SOURCE / INDUSTRIES
Surveillance tech grows in Xinjiang, necessary to counter terrorism
Published: Jul 02, 2018 09:13 PM
High-tech firms that provide surveillance products and soft computing abilities such as facial recognition and big data analysis in Northwest China's Xinjiang Uyghur Autonomous Region are quite necessary to help maintain public security, which is key to enhancing local economic development, experts told the Global Times.

Leading Chinese video surveillance product makers, including Hangzhou Hikvision Digital Technology Co and Dahua Technology Co, are reportedly among the most competitive firms partnering with the Xinjiang local government to provide these products and technological services, and both companies are cashing in on the deals.

Hikvision won the bid for a public-private partnership (PPP) project, the Urumqi Hi-Tech Zone Safe City Project  in the regional capital city, in April 2017, with investment  totaling 500 million yuan ($75 million),  according to the company's website.

About 30,000 units of video surveillance cameras are included in the project, which will take one year to construct and 10 years to operate and maintain, it said.

Meanwhile, in August 2017, Dahua won the bid for a PPP project in Shache county's Safe City Project located in Xinjiang's Kashi, according to Dahua's website.

Hikvision did not reply to a press request sent out by the Global Times concerning its video surveillance cameras installed in Xinjiang. Dahua could not be reached as of press time.

Li Wei, a counter-terrorism expert at the China Institute of Contemporary International Relations in Beijing, told the Global Times Monday that at the moment, prevention plays a major role in anti-terrorism throughout the international community, while technology can make up for human neglect in effective surveillance.

"Compared with other regions in China, there is relatively more surveillance equipment in Xinjiang and the increasing trend is set to continue in the near future," Li noted, adding a similar trend has also occurred in the US and Britain for the purpose of fighting terrorism.

With the help of high-tech devices, terrorist attacks have been largely contained in Xinjiang in recent years. "About 95-98 percent of terrorist activities can be stifled in their nascent period," Li explained.

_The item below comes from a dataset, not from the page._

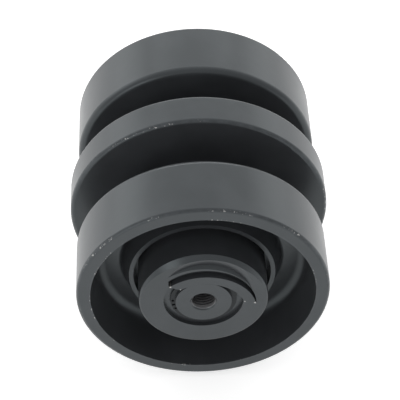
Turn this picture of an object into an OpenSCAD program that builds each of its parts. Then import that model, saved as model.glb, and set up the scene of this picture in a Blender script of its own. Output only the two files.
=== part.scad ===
// Triple-flange track roller: a forged shell with two wide rims and a centre flange
// turns on bushings over a fixed shaft. A collar on each shaft end carries the face seal
// and clamps against the track frame. The roller axis lies along Y and the near end
// faces -Y. Every end piece is drawn in a local frame with X to the right, Y up and Z
// outward along the axis, where Z is the distance from the middle plane of the roller.

/* [Shell] */
// Radius of the two outer rims that carry the track
rim_r = 95; // [88:0.5:115]
// Width of each outer rim
rim_w = 51.2; // [46:0.1:62]
// Width of each groove that a row of guide lugs runs in
groove_w = 33.5; // [28:0.5:46]
// Radius of the groove floor
groove_floor_r = 55; // [54:0.5:62]
// Radius of the centre flange
flange_r = 100.5; // [96:0.5:120]
// Width of the centre flange
flange_w = 27.6; // [22:0.1:34]
// Rounding of the outward edge of each rim
rim_edge = 2.6; // [1:0.1:4]
// Rounding of the groove edge of each rim
groove_edge = 5; // [2:0.5:8]
// Rounding of the edges of the centre flange
flange_edge = 3; // [1:0.5:5]
// Fillet at the foot of each groove
groove_fillet = 6; // [3:0.5:8]

/* [End cup] */
// Width of the flat face of the rim around the mouth of the cup
rim_face_w = 10.5; // [9:0.1:15]
// Width of the flat web between the hub and the wall of the cup
web_w = 12.2; // [9:0.2:14]
// Depth of the web below the rim face
cup_depth = 37.5; // [34:0.5:40]
// Fillet between the web and the wall of the cup
cup_fillet = 8; // [4:0.5:9]
// Depth of the hub face below the rim face
hub_depth = 21.6; // [18:0.1:26]
// Radial gap between the collar and the mouth of the hub
hub_gap = 3.7; // [2:0.1:5]
// Width of the ring face of the hub
hub_face_w = 3.4; // [2:0.1:5]
// How much wider the hub is at the web than at its face
hub_flare = 5.9; // [2:0.1:8]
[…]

Colin Mackerras, a professor at Griffith University and an expert specializing in the study of China's minorities, agreed, saying "the situation in Xinjiang is much better now. There are really fewer terrorism incidents compared with the past."

Mackerras attributed enhanced local public security partially to surveillance products that allow  the region to gain greater stability, which is "one of the important things to drive Xinjiang's participation in the Belt and Road initiative," he told the Global Times Monday.

For example, the China-Europe trains that connect Xinjiang to Central Asia and Europe need such stability, he explained.

As far as Li is concerned, technology firms such as Hikvision and Dahua should play a bigger role in assisting in the region's "Smart City" and Smart County" public security efforts.

In 2017, Hikvision cooperated on a local policy in Haining in East China's Zhejiang Province to help embed its facial recognition technologies for the Skynet Project, the company said in documents sent to the Global Times in July 2017. About one month after it began its services, the company provided about 30 valuable clues to local authorities and helped catch six suspects.

Currently, Hikvision's products are available in more than 150 regions, according to media reports. In 2017, it registered net profits of 9.4 billion yuan, up 26.7 percent year-on-year, according to the company's annual financial report to the Shenzhen Stock Exchange.